Is it time to change your investments?
 

Prudential Investment Managers

Prudential Investment Managers

March 2019

Is it time to change your investments?

Investing is different to saving, and very, very different to gambling. Nevertheless, financial markets sometimes do strange things (sometimes because they overreact to certain news, or are driven by human sentiment). In turn, you may be tempted to make sudden changes to your own portfolio. That’s when the old country song should start playing in your head: “You’ve got to know when to hold ’em; Know when to fold ’em; Know when to walk away; And know when to run.”

Whether the markets are down, or you’re disappointed by your investment returns, it’s always best to take a few minutes to think before you fold like Kenny Rogers’ Gambler (or simply walk away). Successful investing is about getting consistent returns over time, and you’ll lose both the consistency and the time if you get distracted by the daily news in the market or make sudden, knee-jerk changes to your portfolio.

You should be checking in on your investments periodically (say, once a quarter), so there shouldn’t be any sudden reasons to make massive changes to your investments if your medium- or longer-term goals haven’t changed.  Still, sometimes you will need to make some tweaks to ensure you’re on the best path to achieving your investment goals. So what’s your best approach? Speak to your financial adviser before you make any decisions, and ask your adviser – and yourself – the following questions: 

Have my needs changed?

If you’ve recently experienced a major, disruptive life event (like, for example, buying a house, having a baby or getting divorced), your financial goals are very likely to have changed. If that’s the case, you may need to change your medium- or long-term investment plan as well, remembering to take your time horizon and risk profile into account.

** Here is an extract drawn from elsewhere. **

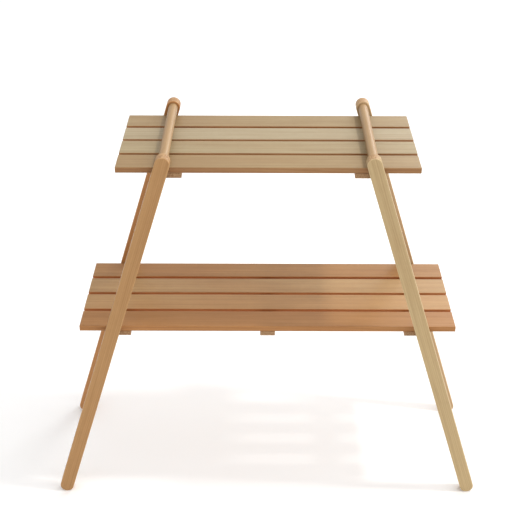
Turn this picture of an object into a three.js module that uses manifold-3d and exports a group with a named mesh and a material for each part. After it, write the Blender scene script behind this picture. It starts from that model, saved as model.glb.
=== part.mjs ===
// A free-standing two-tier slatted wooden stand.
//
// Two side frames lean in towards each other. Each is a front and a rear leg, joined by a round
// top rail and two round rungs glued into blind bores. Two slatted shelves sit between the front
// and rear legs and rest on the rungs. Battens under each shelf hold its slats together and stop
// just inboard of the rungs, so a shelf can't slide sideways. Screws go in from below.
//
// Millimetres. X runs along the shelves, Y from front to rear, Z up. The origin is on the floor,
// under the middle of the stand. The front is at -Y.

import * as THREE from "three";
import { RoundedBoxGeometry } from "three/addons/geometries/RoundedBoxGeometry.js";
import { mergeVertices } from "three/addons/utils/BufferGeometryUtils.js";
import Module from "manifold-3d";

// Legs
const legWidth = 30; // across the frame, also the diameter of the round ends
const legDepth = 25; // front to rear
const legLength = 852; // between the centres of the two round ends
const legLean = THREE.MathUtils.degToRad(17.4); // from upright, towards the middle
const footSpread = 926; // between the centres of the left and right round foot ends

// Rails and rungs
const railDiameter = 20;
const rungDiameter = 20;
const socketDepth = 15; // how far rails and rungs go into the legs

// Shelves
const railToSlats = 7; // clear space between the top slats and the rails above them
const lowerShelfHeight = 437; // floor to the top of the slats
const topOverhang = 84.3; // from the centre of a rung to the end of the slats
const lowerOverhang = 67.1;
const slatsPerShelf = 4;
const slatWidth = 62;
const slatThickness = 12.5;
const slatGap = 9;
const shelfToLeg = 2.5; // between a shelf's front or rear edge and the leg beside it

// Battens under the shelves
const battenWidth = 32;
const battenThickness = 10.7;
const topBattenToRung = 6; // clear space between a batten and the rung outboard of it
const lowerBattenToRung = 1;

// Screws, countersunk from below: batten screws hold the slats on the battens, and rung screws
// hold a shelf on its rungs
const screwShank = 3.5;
const screwHead = 7;
const screwHeadDepth = 2.2;
const screwHeadSink = 0.5; // head below the surface that it goes in from
const screwCover = 4.5; // slat left above a screw's tip
const rungScrewInset = 1; // slats in from the front and rear edges to the slats screwed to a rung

// Edges and fits
const legEdge = 1.6;
const slatEdge = 1.4;
const battenEdge = 1.2;
const dowelEdge = 1;
const fitGap = 0.3; // left between a piece and whatever it touches or sits in

// Smoothness of round forms
const roundEndSteps = 18;
const dowelSides = 28;
const screwSides = 12;
const edgeSteps = 2;

// Sizes that follow
const shelfDepth = slatsPerShelf * slatWidth + (slatsPerShelf - 1) * slatGap;
const legInnerFace = shelfDepth / 2 + shelfToLeg;
const legCentreY = legInnerFace + legDepth / 2;
const footCentreX = footSpread / 2;
const footCentreZ = legWidth / 2;
const railHeight = footCentreZ + legLength * Math.cos(legLean);
const topShelfHeight = railHeight - railDiameter / 2 - railToSlats;
const screwBite = slatThickness - screwCover;
const dowelLength = 2 * (legInnerFace + socketDepth);

const sides = [
  { name: "left", sign: -1 },
  { name: "right", sign: 1 },
];
const rows = [
  { name: "front", sign: -1 },
  { name: "rear", sign: 1 },
];

const wasm = await Module();
wasm.setup();

const legWood = wood(0xb98d5c, 0.58);
const railWood = wood(0xc8a67e, 0.55);
const topSlatWood = wood(0xb99a78, 0.6);
const lowerSlatWood = wood(0xb0885f, 0.6);
const battenWood = wood(0x9a6a42, 0.65);
const screwSteel = new THREE.MeshStandardMaterial({ color: 0x9a978f, roughness: 0.4, metalness: 1 });

function wood(color, roughness) {
  return new THREE.MeshStandardMaterial({ color, roughness, metalness: 0 });
}

// A closed geometry as a manifold solid.
function solid(geometry) {
  const bare = geometry.clone();
  bare.deleteAttribute("normal");
  bare.deleteAttribute("uv");
  const merged = mergeVertices(bare, 1e-4);
  const mesh = new wasm.Mesh({
    numProp: 3,
    vertProperties: new Float32Array(merged.attributes.position.array),
    triVerts: new Uint32Array(merged.index.array),
  });
  return new wasm.Manifold(mesh);
}

// A geometry with holes cut out of it.
function cut(geometry, holes) {
  let result = solid(geometry);
  for (const hole of holes) {
    result = result.subtract(solid(hole));
  }
  const mesh = result.getMesh();
  const carved = new THREE.BufferGeometry();
  carved.setAttribute("position", new THREE.BufferAttribute(mesh.vertProperties, 3));
  carved.setIndex(new THREE.BufferAttribute(mesh.triVerts, 1));
  return carved.toNonIndexed();
}

function named(name, geometry, material) {
  geometry.computeVertexNormals();
  const mesh = new THREE.Mesh(geometry, material);
  mesh.name = name;
  return mesh;
}

// The X of a leg's centre line at a height, on the right side.
function legCentreX(height) {
  return footCentreX - (height - footCentreZ) * Math.tan(legLean);
}

// A leg's own frame has Z along the leg from the centre of its foot end, and Y across both legs
// of the side frame. Its bores open on the face that looks at the other leg.
function legGeometry(rowSign, boreHeights) {
  const half = legWidth / 2 - legEdge;
  const outline = new THREE.Shape();
  outline.absarc(0, 0, half, Math.PI, 2 * Math.PI, false);
  outline.absarc(0, legLength, half, 0, Math.PI, false);
  const bar = new THREE.ExtrudeGeometry(outline, {
    depth: legDepth - 2 * legEdge,
    curveSegments: roundEndSteps,
    bevelEnabled: true,
    bevelThickness: legEdge,
    bevelSize: legEdge,
    bevelSegments: edgeSteps,
  });
  bar.rotateX(Math.PI / 2);
  bar.translate(0, legDepth / 2 - legEdge, 0);
  const bores = boreHeights.map(({ along, diameter }) => {
    const depth = socketDepth + fitGap;
    const bore = new THREE.CylinderGeometry(
      diameter / 2 + fitGap, diameter / 2 + fitGap, 2 * depth, dowelSides,
    );
    bore.translate(0, -rowSign * (legDepth / 2), along);
    return bore;
  });
  return cut(bar, bores);
}

// A round bar along Y with eased ends, centred on the origin.
function dowelGeometry(diameter, length, holes) {
  const radius = diameter / 2;
  const profile = [
    new THREE.Vector2(0, -length / 2),
    new THREE.Vector2(radius - dowelEdge, -length / 2),
    new THREE.Vector2(radius, -length / 2 + dowelEdge),
    new THREE.Vector2(radius, length / 2 - dowelEdge),
    new THREE.Vector2(radius - dowelEdge, length / 2),
    new THREE.Vector2(0, length / 2),
  ];
  return cut(new THREE.LatheGeometry(profile, dowelSides), holes);
}

// A screw standing on its head, its tip up, with the head's flat face at the origin.
function screwGeometry(length) {
  const profile = [
    new THREE.Vector2(0, 0),
    new THREE.Vector2(screwHead / 2, 0),
    new THREE.Vector2(screwShank / 2, screwHeadDepth),
    new THREE.Vector2(screwShank / 2, length - screwShank),
    new THREE.Vector2(0, length),
  ];
  const screw = new THREE.LatheGeometry(profile, screwSides);
  screw.rotateX(Math.PI / 2);
  return screw;
}

// The countersunk hole that such a screw goes through, from below the surface at the given place.
function screwHole(length, x, y, surfaceZ) {
  const clear = fitGap;
  const below = -2 * screwHeadSink;
  const profile = [
    new THREE.Vector2(0, below),
    new THREE.Vector2(screwHead / 2 + clear, below),
    new THREE.Vector2(screwHead / 2 + clear, screwHeadSink),
    new THREE.Vector2(screwShank / 2 + clear, screwHeadSink + screwHeadDepth),
    new THREE.Vector2(screwShank / 2 + clear, screwHeadSink + length + clear),
    new THREE.Vector2(0, screwHeadSink + length + clear),
  ];
  const hole = new THREE.LatheGeometry(profile, screwSides);
  hole.rotateX(Math.PI / 2);
  hole.translate(x, y, surfaceZ);
  return hole;
}

// The height of a rung's centre: the rung's top carries the slats.
function rungHeight(shelf) {
  return shelf.height - slatThickness - fitGap - rungDiameter / 2;
}

const stand = new THREE.Group();

const shelves = [
  { name: "top", height: topShelfHeight, overhang: topOverhang, middleBatten: false,
    battenToRung: topBattenToRung, slatMaterial: topSlatWood },
  { name: "lower", height: lowerShelfHeight, overhang: lowerOverhang, middleBatten: true,
    battenToRung: lowerBattenToRung, slatMaterial: lowerSlatWood },
];

// Side frames
for (const side of sides) {
  const frame = new THREE.Group();
  frame.position.set(side.sign * footCentreX, 0, footCentreZ);
  frame.rotation.y = -side.sign * legLean;
  stand.add(frame);

  const along = (height) => (height - footCentreZ) / Math.cos(legLean);
  const bores = [
    { along: legLength, diameter: railDiameter },
    ...shelves.map((shelf) => ({ along: along(rungHeight(shelf)), diameter: rungDiameter })),
  ];
  for (const row of rows) {
    const leg = named(`leg_${row.name}_${side.name}`, legGeometry(row.sign, bores), legWood);
    leg.position.y = row.sign * legCentreY;
    frame.add(leg);
  }

  const rail = named(
    `top_rail_${side.name}`, dowelGeometry(railDiameter, dowelLength, []), railWood,
  );
  rail.position.z = legLength;
  frame.add(rail);
}

// Shelves with their rungs, battens and screws
for (const shelf of shelves) {
  const slatCentreZ = shelf.height - slatThickness / 2;
  const slatUnder = shelf.height - slatThickness;
  const battenCentreZ = slatUnder - fitGap - battenThickness / 2;
  const battenUnder = slatUnder - fitGap - battenThickness;
  const rungZ = rungHeight(shelf);
  const rungX = legCentreX(rungZ);
  const slatLength = 2 * (rungX + shelf.overhang);
  const battenX = rungX - rungDiameter / 2 - shelf.battenToRung - battenWidth / 2;
  const slatY = (index) => -shelfDepth / 2 + slatWidth / 2 + index * (slatWidth + slatGap);

  const battens = [
    { name: "left", x: -battenX },
    ...(shelf.middleBatten ? [{ name: "middle", x: 0 }] : []),
    { name: "right", x: battenX },
  ];
  const rungUnder = rungZ - rungDiameter / 2;
  const battenScrewLength = slatUnder + screwBite - battenUnder - screwHeadSink;
  const rungScrewLength = slatUnder + screwBite - rungUnder - screwHeadSink;
  const rungSlats = [rungScrewInset, slatsPerShelf - 1 - rungScrewInset];

  for (let index = 0; index < slatsPerShelf; index += 1) {
    const holes = battens.map(
      (batten) => screwHole(battenScrewLength, batten.x, slatY(index), battenUnder),
    );
    if (rungSlats.includes(index)) {
      for (const side of sides) {
        holes.push(screwHole(rungScrewLength, side.sign * rungX, slatY(index), rungUnder));
      }
    }
    for (const hole of holes) {
      hole.translate(0, -slatY(index), -slatCentreZ);
    }
    const board = new RoundedBoxGeometry(
      slatLength, slatWidth, slatThickness, edgeSteps, slatEdge,
    );
    const slat = named(`${shelf.name}_slat_${index + 1}`, cut(board, holes), shelf.slatMaterial);
    slat.position.set(0, slatY(index), slatCentreZ);
    stand.add(slat);
  }

  for (const batten of battens) {
    const holes = [];
    for (let index = 0; index < slatsPerShelf; index += 1) {
      holes.push(screwHole(battenScrewLength, 0, slatY(index), -battenThickness / 2));
      const screw = named(
        `${shelf.name}_batten_screw_${batten.name}_${index + 1}`,
        screwGeometry(battenScrewLength),
        screwSteel,
      );
      screw.position.set(batten.x, slatY(index), battenUnder + screwHeadSink);
      stand.add(screw);
    }
    const bar = new RoundedBoxGeometry(
      battenWidth, shelfDepth, battenThickness, edgeSteps, battenEdge,
    );
    const mesh = named(`${shelf.name}_batten_${batten.name}`, cut(bar, holes), battenWood);
    mesh.position.set(batten.x, 0, battenCentreZ);
    stand.add(mesh);
  }

  for (const side of sides) {
    const holes = rungSlats.map(
      (index) => screwHole(rungScrewLength, 0, slatY(index), -rungDiameter / 2),
    );
    const rung = named(
      `${shelf.name}_rung_${side.name}`,
      dowelGeometry(rungDiameter, dowelLength, holes),
      railWood,
    );
    rung.position.set(side.sign * rungX, 0, rungZ);
    stand.add(rung);
    for (const index of rungSlats) {
      const screw = named(
        `${shelf.name}_rung_screw_${side.name}_${index + 1}`,
        screwGeometry(rungScrewLength),
        screwSteel,
      );
      screw.position.set(side.sign * rungX, slatY(index), rungUnder + screwHeadSink);
      stand.add(screw);
    }
  }
}

export default stand;
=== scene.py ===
"""The looks of a two-tier slatted wooden stand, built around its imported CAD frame.

Every wooden piece is a new mesh in the place of its CAD node: eased bars for the slats and
battens, round-ended legs with blind bores, and turned rails and rungs. Metres, row frame, +Z up.
"""
import math

import bmesh
import bpy
from mathutils import Matrix, Vector


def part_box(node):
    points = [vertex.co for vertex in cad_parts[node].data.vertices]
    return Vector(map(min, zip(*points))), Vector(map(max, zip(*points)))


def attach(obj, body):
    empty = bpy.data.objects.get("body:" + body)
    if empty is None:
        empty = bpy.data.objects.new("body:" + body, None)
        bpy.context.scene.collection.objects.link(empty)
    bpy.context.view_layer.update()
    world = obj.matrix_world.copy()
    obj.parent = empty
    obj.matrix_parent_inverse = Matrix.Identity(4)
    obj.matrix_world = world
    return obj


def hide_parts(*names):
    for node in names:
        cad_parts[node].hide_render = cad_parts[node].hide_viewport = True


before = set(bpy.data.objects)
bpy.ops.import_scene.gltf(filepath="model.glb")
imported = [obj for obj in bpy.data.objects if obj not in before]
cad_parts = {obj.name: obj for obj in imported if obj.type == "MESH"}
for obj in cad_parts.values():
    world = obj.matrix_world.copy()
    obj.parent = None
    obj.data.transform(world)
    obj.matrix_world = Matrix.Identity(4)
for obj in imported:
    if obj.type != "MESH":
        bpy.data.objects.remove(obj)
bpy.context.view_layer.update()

# Sizes shared with the CAD frame
LEG_WIDTH = 0.030
DOWEL_RADIUS = 0.010
SCREW_SHANK = 0.0035
SCREW_HEAD = 0.007
SCREW_HEAD_DEPTH = 0.0022
SCREW_SINK = 0.0005
FIT_GAP = 0.0003
BORE_RADIUS = DOWEL_RADIUS + FIT_GAP

# Eased edges
LEG_EASE = 0.0016
SLAT_EASE = 0.0014
BATTEN_EASE = 0.0012
DOWEL_EASE = 0.0010
ARC_STEPS = 5
SUPPORTS = (0.0006, 0.0020, 0.0045)  # extra loops beside an eased edge
SMALLEST_RADIUS = 0.00005
BAR_STEP = 0.03  # between the loops along a bar
DOWEL_SIDES = 64
SCREW_SIDES = 32
ROUND_END_STEPS = 28
SHARP_ANGLE = math.radians(35)
WORN_AND_HIGHLIT_WIDTH = 0.0035  # how far in from an edge it is rubbed paler and carries a painted highlight
END_FALLOFF = 1.5  # how fast end grain fades as a face turns away from the grain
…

Am I making this change purely because of short-term market performance?

You’ve read the news headlines and the market updates, and you know what’s happening in the markets right now. But are you over-reacting to that short-term shock? Remember that if the market nosedives suddenly, the bad news will be all over your social media; but when the market steadily rebounds and goes back to its previous position a week later, that good news won’t get a mention. Volatility is an economic inevitability. Markets go through cycles, rolling from bulls to bears and back again. That’s why appropriate funds, risk diversification and consistency are so important – and why it’s so important to make your decisions calmly, and with the longer term in mind.

Is this an emotional decision?

Be honest. You’ve heard about a hot stock tip, or you’ve seen the rand go into an overnight tailspin. You’re excited or you’re panicking, and you don’t want to lose out – so you want to change your asset allocation right now! That may sound perfectly natural, but it’s also risky – and it sounds a lot like you’re trying to time the market. Speak to your financial adviser, and get a rational, long-term outlook. If you suddenly sell an under-performing asset, you’re likely to lock in those losses.

Have any of my funds changed?

It’s a question very few private investors think to ask, but it’s an important one. If you’re invested in a unit trust, your financial adviser may recommend that you re-examine your exposure if the fund changes its manager or its composition. Make sure the fund continues to offer exposure to the assets outlined in its monthly fact sheet), and that it’s still in line with your overall portfolio and your investment goals. 

Are my investments over-performing?

Most people are pretty quick to ask if their investments are under-performing. After all, nobody wants to miss out on good returns, and nobody wants to hold onto a bad investment. But have you considered the other side of that coin? Speak to your financial adviser, and see if any of your investments have had an exceptionally good run. If their value is inflated, if may make sense to trim your exposure, since your overall portfolio may now be too highly weighted to that successful asset. In any case, a good adviser should be helping you to rebalance your over portfolio once a year, depending on how financial markets have moved over the 12 months. 

Whatever you choose to do – whether you’re holding or folding, like the old song goes – make sure you’re not reacting emotionally, and (it’s worth repeating this) always speak to your financial adviser before you do anything you might regret later. Investments aren’t impulse purchases – so whatever you do, keep the long-term future in mind.